- **Goal**
Take the data below and copy exactly the lines starting at the one with "left = strip_to_end - half_width" and finishing at the one with "obj.parent = None", both included.

====== Data to process ======

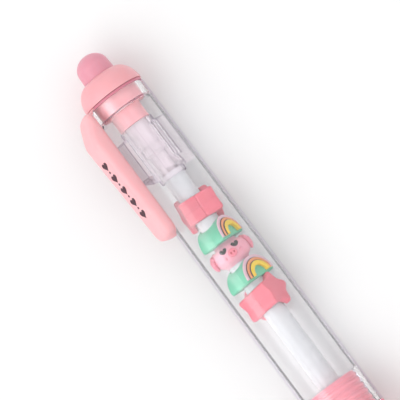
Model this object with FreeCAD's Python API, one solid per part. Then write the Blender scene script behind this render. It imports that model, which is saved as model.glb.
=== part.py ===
import FreeCAD, Part
import math
import os

# Retractable gel pen with charm beads on its inner tube. Millimetres.
# The pen's axis is X: the push button is at the low end and the writing tip at the high end.
# Stations along the pen are given from the top of the button and moved by ORIGIN, so that
# x = 0 lies on the barrel's parallel stretch. The clip leans out on the -Y side, above level.

# ---- driving dimensions -------------------------------------------------------------------------
ORIGIN = 68.0                # station of the row's origin
PEN_LENGTH = 148.0           # button top to nose opening
STROKE = 4.0                 # full travel of the push button
CLIP_ANGLE = 60.0            # clip, degrees about the axis from straight up towards -Y
RUNNING_GAP = 0.08           # radial clearance of a running fit
SEAT_GAP = 0.03              # clearance between seated pieces of one body

BUTTON_TOP_DEPTH = 2.9       # depth of the button's dome
BUTTON_RADIUS = 3.35
BUTTON_BASE_RADIUS = 3.45
BUTTON_FLANGE_RADIUS = 4.0
BUTTON_SHOULDER = 7.6
BUTTON_STEM_RADIUS = 1.3
BUTTON_STEM_END = 9.2

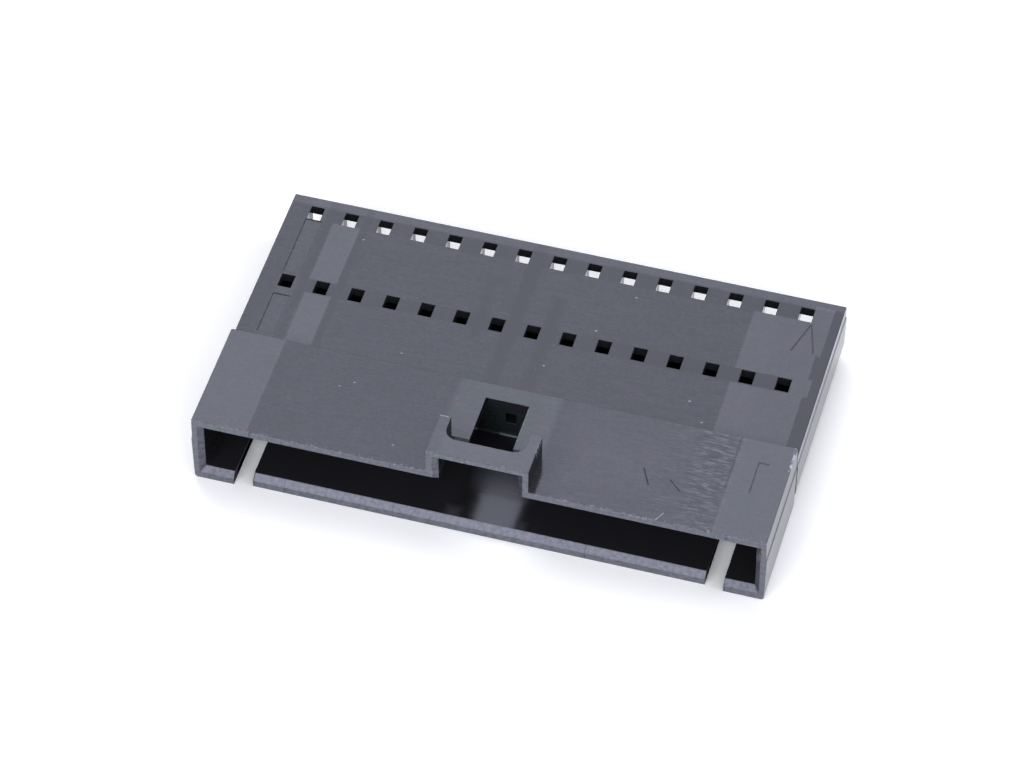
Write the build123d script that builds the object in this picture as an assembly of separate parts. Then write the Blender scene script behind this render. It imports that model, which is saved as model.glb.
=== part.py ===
from build123d import *
import os
from math import radians, tan

os.makedirs("parts", exist_ok=True)

# Single row, pin side crimp housing for board and cable connectors, one black plastic moulding.
# X runs along the row of terminals and Y from the socket's mouth (minus) to the wire side (plus).
# Z is up. The origin is at the middle of the footprint, on the underside of the shroud.

# Row of terminals
ways = 15
pitch = 2.54

# Outer form
end_margin = 2.3
block_depth = 14.4
block_thickness = 3.9
block_rise = 0.95
shroud_depth = 8.74
shroud_height = 5.74
edge_radius = 0.25
rear_step_radius = 0.3

# Split of the mould along both ends
parting_height = 3.85
parting_ledge = 0.05
end_draft = 1.0

# Socket in the shroud
top_wall = 0.9
bottom_wall = 0.94
side_wall = 0.8
socket_to_step = 0.1
socket_root_radius = 0.2
lead_in = 0.38
lead_in_top = 0.34
lead_in_bottom = 0.44

# Keying slots in the bottom wall and the tongue between them
slot_width = 1.32
slot_from_end_terminal = 1.22
tongue_setback = 0.2

# Latch bridge over the mouth and the window behind it
latch_offset = 0.1
bridge_width = 7.11
bridge_depth = 3.44
bridge_rise = 1.94
bridge_wall = 0.78
bar_depth = 1.53
bar_corner_radius = 0.85
channel_corner_radius = 0.15
latch_window_width = 3.05
latch_window_to_socket_end = 1.21

# Terminal cavities, open at the wire side
cavity_width = 1.9
cavity_height = 2.4
cavity_top_wall = 0.72
cavity_mouth_lead_in = 0.2
pin_wall = 1.65
pin_hole_width = 0.76
pin_hole_height = 0.95
pin_hole_drop = 2.13
pin_funnel = 0.3

# Windows into the cavities, two to each terminal
window_width = 0.96
window_shift = 0.27
lance_window_length = 1.2
lance_window_to_rear = 8.25
rear_window_length = 1.25
rear_window_to_rear = 1.46

# Two sunk strips at the left end of the block
strip_width = 1.2
strip_recess = 0.06
strip_to_end = 1.5
strip_spans = [(2.1, 7.4), (9.55, 13.3)]

# Places worked out from the sizes above
row_length = (ways - 1) * pitch
half_width = row_length / 2 + end_margin
total_depth = shroud_depth + block_depth
front = -total_depth / 2
rear = total_depth / 2
step = front + shroud_depth
socket_end = step - socket_to_step
latch_window_rear = socket_end - latch_window_to_socket_end
block_top = block_rise + block_thickness
ceiling = shroud_height - top_wall
bridge_top = shroud_height + bridge_rise
channel_top = bridge_top - bridge_wall
channel_width = bridge_width - 2 * bridge_wall
channel_end = front + bridge_depth
cavity_top = block_top - cavity_top_wall
cavity_base = cavity_top - cavity_height
cavity_end = socket_end + pin_wall
slot_centre = row_length / 2 - slot_from_end_terminal
terminal_places = [(way - (ways - 1) / 2) * pitch for way in range(ways)]
overcut = 1.0


def along_row_depth(section, y_from, y_to):
    """Extrude a section drawn in X and Z from one depth to another."""
    start = Plane(origin=(0, y_from, 0), x_dir=(1, 0, 0), z_dir=(0, -1, 0))
    return extrude(start * section, amount=y_from - y_to)


def cuboid(x_from, x_to, y_from, y_to, z_from, z_to):
    """Rectangular solid between three pairs of limits."""
    middle = ((x_from + x_to) / 2, (y_from + y_to) / 2, (z_from + z_to) / 2)
    return Pos(*middle) * Box(x_to - x_from, y_to - y_from, z_to - z_from)


def half_width_at(height):
    """Half the width at a height: both mould halves narrow away from the parting line."""
    if height <= parting_height:
        return half_width - (parting_height - height) * tan(radians(end_draft))
    return half_width - parting_ledge - (height - parting_height) * tan(radians(end_draft))


def moulded_section(underside, top):
    """Section across the row, with the ledge at the parting line and rounded lower corners."""
    right = [
        (half_width_at(underside), underside),
        (half_width, parting_height),
        (half_width - parting_ledge, parting_height),
        (half_width_at(top), top),
    ]
    left = [(-x, z) for x, z in reversed(right)]
    outline = make_face(Polyline(*right, *left, close=True))
    lower_corners = outline.vertices().group_by(Axis.Y)[0]
    return fillet(lower_corners, edge_radius)


def outer_form():
    """Terminal block with the taller shroud in front of it."""
    block = along_row_depth(moulded_section(block_rise, block_top), step, rear)
    shroud = along_row_depth(moulded_section(0, shroud_height), front, step)
    rear_bottom = shroud.edges().filter_by(Axis.X).group_by(Axis.Y)[-1].sort_by(Axis.Z)[0]
    shroud = fillet(rear_bottom, rear_step_radius)
    return block + shroud


def bridge_block():
    """Raised block over the mouth, before the channel and the bar are cut from it."""
    half = bridge_width / 2
    return cuboid(latch_offset - half, latch_offset + half, front, channel_end, ceiling, bridge_top)


def flared(room, flare):
    """Lead-in that opens one rectangle at the back of the flare to a larger one at the mouth."""
    faces = []
    for y, (left, right, low, high) in ((front + lead_in, room), (front, flare)):
        plane = Plane(origin=(0, y, 0), x_dir=(1, 0, 0), z_dir=(0, -1, 0))
        centre = ((left + right) / 2, (low + high) / 2)
        faces.append(plane * Pos(*centre) * Rectangle(right - left, high - low))
    return loft(faces)


def socket_cut():
    """Room for the mating connector, with rounded roots at the pin wall."""
    half = half_width - side_wall
    wide = half + lead_in
    room = cuboid(-half, half, front - overcut, socket_end, bottom_wall, ceiling)
    roots = room.faces().sort_by(Axis.Y)[-1].edges()
    room = fillet(roots, socket_root_radius)
    flare = (-wide, wide, bottom_wall - lead_in_bottom, ceiling + lead_in_top)
    return room + flared((-half, half, bottom_wall, ceiling), flare)


def latch_channel_cut():
    """Channel under the bridge, through the top wall, open to the mouth."""
    left = latch_offset - channel_width / 2
    right = latch_offset + channel_width / 2
    base = ceiling - overcut
    section = Pos(latch_offset, (base + channel_top) / 2) * Rectangle(channel_width, channel_top - base)
    upper_corners = section.vertices().group_by(Axis.Y)[-1]
    section = fillet(upper_corners, channel_corner_radius)
    channel = along_row_depth(section, front - overcut, channel_end)
    flare = (left - lead_in, right + lead_in, base, channel_top + lead_in)
    return channel + flared((left, right, base, channel_top), flare)


def bar_cut():
    """Opening behind the bar, with rounded corners where the two arms leave it."""
    y_from = front + bar_depth
    y_to = channel_end + bar_corner_radius
    centre = (latch_offset, (y_from + y_to) / 2)
    plan = Pos(*centre) * Rectangle(channel_width, y_to - y_from)
    front_corners = plan.vertices().group_by(Axis.Y)[0]
    plan = fillet(front_corners, bar_corner_radius)
    height = bridge_top + overcut - shroud_height
    return extrude(Pos(0, 0, shroud_height) * plan, amount=height)


def latch_window_cut():
    """Window in the top wall that the mating latch snaps into."""
    half = latch_window_width / 2
    y_from = channel_end - overcut
    return cuboid(
        latch_offset - half, latch_offset + half, y_from, latch_window_rear,
        ceiling - socket_root_radius, shroud_height + overcut,
    )


def bottom_wall_cuts():
    """Two keying slots, and the chamfered front of the tongue, which is set back between them."""
    half_slot = slot_width / 2
    slot_top = bottom_wall + lead_in_bottom
    slots = [
        cuboid(x - half_slot, x + half_slot, front - overcut, socket_end, -overcut, slot_top)
        for x in (-slot_centre, slot_centre)
    ]
    tongue_front = front + tongue_setback
    profile = Polyline(
        (front - overcut, -overcut),
        (tongue_front, -overcut),
        (tongue_front, bottom_wall - lead_in_bottom),
        (tongue_front + lead_in_bottom, bottom_wall),
        (tongue_front, bottom_wall + lead_in_bottom),
        (front - overcut, bottom_wall + lead_in_bottom),
        close=True,
    )
    start = Plane(origin=(-slot_centre, 0, 0), x_dir=(0, 1, 0), z_dir=(1, 0, 0))
    tongue = extrude(start * make_face(profile), amount=2 * slot_centre)
    return slots + [tongue]


def cavity_cut(x):
    """One terminal cavity: flared mouth, room for the crimp, funnel and pin hole."""
    half = cavity_width / 2
    height = (cavity_base + cavity_top) / 2
    pin_height = block_top - pin_hole_drop
    room = cuboid(x - half, x + half, cavity_end, rear, cavity_base, cavity_top)
    mouth_plane = Plane(origin=(x, rear, height), x_dir=(1, 0, 0), z_dir=(0, -1, 0))
    mouth_section = Rectangle(
        cavity_width + 2 * cavity_mouth_lead_in, cavity_height + 2 * cavity_mouth_lead_in
    )
    mouth = extrude(mouth_plane * mouth_section, amount=cavity_mouth_lead_in, taper=45)
    pin_plane = Plane(origin=(x, cavity_end, pin_height), x_dir=(1, 0, 0), z_dir=(0, -1, 0))
    hole_section = Rectangle(pin_hole_width, pin_hole_height)
    hole = extrude(pin_plane * hole_section, amount=pin_wall + socket_root_radius)
    funnel_section = Rectangle(pin_hole_width + 2 * pin_funnel, pin_hole_height + 2 * pin_funnel)
    funnel = extrude(pin_plane * funnel_section, amount=pin_funnel, taper=45)
    return [room, mouth, hole, funnel]


def window_cuts(x):
    """Lance window and rear window of one terminal, down into its cavity."""
    left = x - window_shift - window_width / 2
    cuts = []
    for length, to_rear in (
        (lance_window_length, lance_window_to_rear),
        (rear_window_length, rear_window_to_rear),
    ):
        middle = rear - to_rear
        cuts.append(
            cuboid(
                left, left + window_width, middle - length / 2, middle + length / 2,
                cavity_top - cavity_height / 2, block_top + overcut,
            )
        )
    return cuts


def strip_cuts():
    """Two shallow sunk strips beside the first terminal, left bare."""
    left = strip_to_end - half_width
    floor = block_top - strip_recess
    return [
        cuboid(left, left + strip_width, rear - far, rear - near, floor, block_top + overcut)
        for near, far in strip_spans
    ]


def housing():
    """The whole moulding."""
    body = outer_form() + bridge_block()
    cuts = [socket_cut(), latch_channel_cut(), bar_cut(), latch_window_cut()]
    cuts += bottom_wall_cuts() + strip_cuts()
    for x in terminal_places:
        cuts += cavity_cut(x) + window_cuts(x)
    return body - cuts


export_step(housing(), "parts/housing.step")
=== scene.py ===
import bpy
from math import pi, radians
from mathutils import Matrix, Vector

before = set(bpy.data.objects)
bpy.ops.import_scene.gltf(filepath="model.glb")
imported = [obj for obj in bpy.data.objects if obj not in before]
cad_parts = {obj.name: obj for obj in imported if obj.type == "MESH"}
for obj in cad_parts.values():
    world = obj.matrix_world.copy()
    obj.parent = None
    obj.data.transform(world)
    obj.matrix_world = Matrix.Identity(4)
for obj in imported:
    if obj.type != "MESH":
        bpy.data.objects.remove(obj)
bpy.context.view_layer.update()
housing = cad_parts["housing"]

# The material works in millimetres in the frame's axes. Camera, floor, flag and lamps are in metres.
MM = 0.001


# Camera at the photograph's angle, for a picture of 1024 by 768

camera_data = bpy.data.cameras.new("camera")
camera_data.sensor_width = 36
camera_data.lens = 164.95
camera_data.clip_start = 0.01
camera_data.clip_end = 20
camera = bpy.data.objects.new("camera", camera_data)
camera.location = (0.058859, -0.208386, 0.241945)
camera.rotation_euler = (radians(42.20), 0, radians(15.97))
bpy.context.scene.collection.objects.link(camera)
bpy.context.scene.camera = camera
bpy.context.scene.view_settings.view_transform = "Standard"


# Node helpers

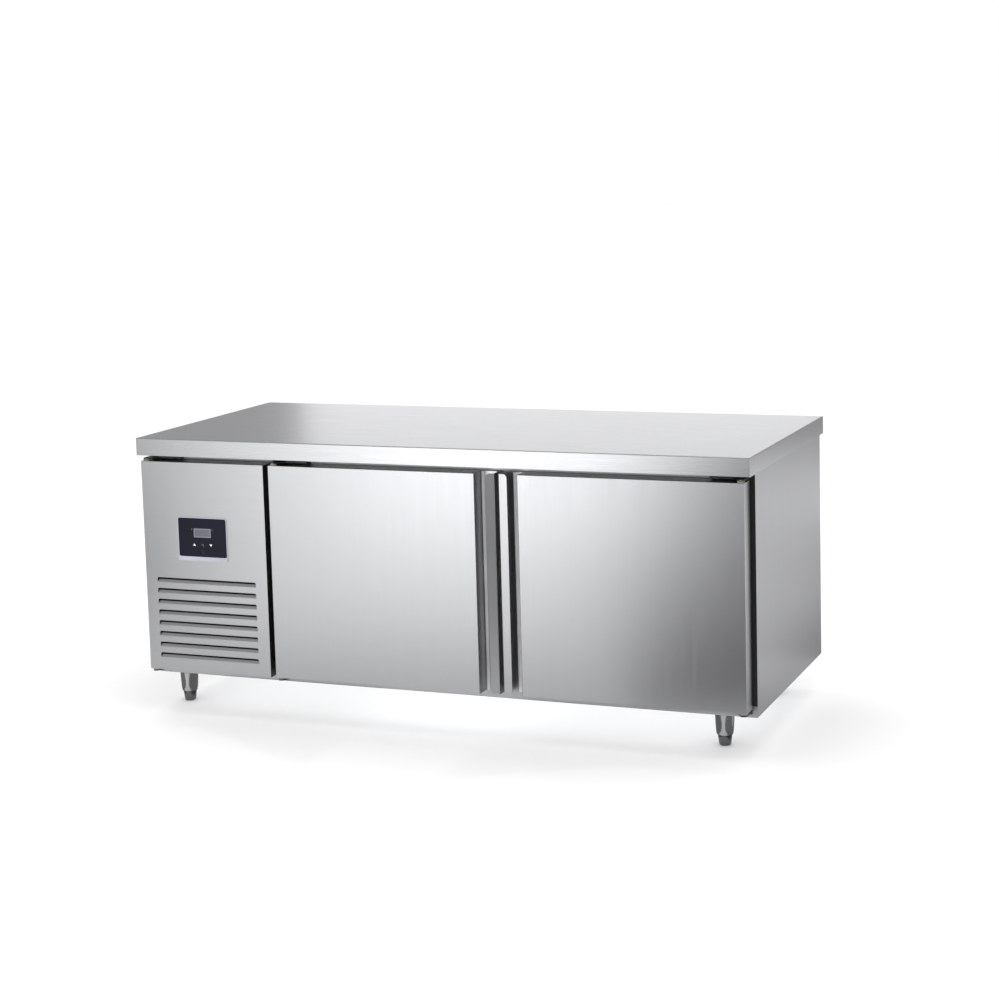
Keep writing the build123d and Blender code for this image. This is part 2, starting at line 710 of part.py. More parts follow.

======

- **In response**
    left = strip_to_end - half_width
    floor = block_top - strip_recess
    return [
        cuboid(left, left + strip_width, rear - far, rear - near, floor, block_top + overcut)
        for near, far in strip_spans
    ]


def housing():
    """The whole moulding."""
    body = outer_form() + bridge_block()
    cuts = [socket_cut(), latch_channel_cut(), bar_cut(), latch_window_cut()]
    cuts += bottom_wall_cuts() + strip_cuts()
    for x in terminal_places:
        cuts += cavity_cut(x) + window_cuts(x)
    return body - cuts


export_step(housing(), "parts/housing.step")
=== scene.py ===
import bpy
from math import pi, radians
from mathutils import Matrix, Vector

before = set(bpy.data.objects)
bpy.ops.import_scene.gltf(filepath="model.glb")
imported = [obj for obj in bpy.data.objects if obj not in before]
cad_parts = {obj.name: obj for obj in imported if obj.type == "MESH"}
for obj in cad_parts.values():
    world = obj.matrix_world.copy()
    obj.parent = None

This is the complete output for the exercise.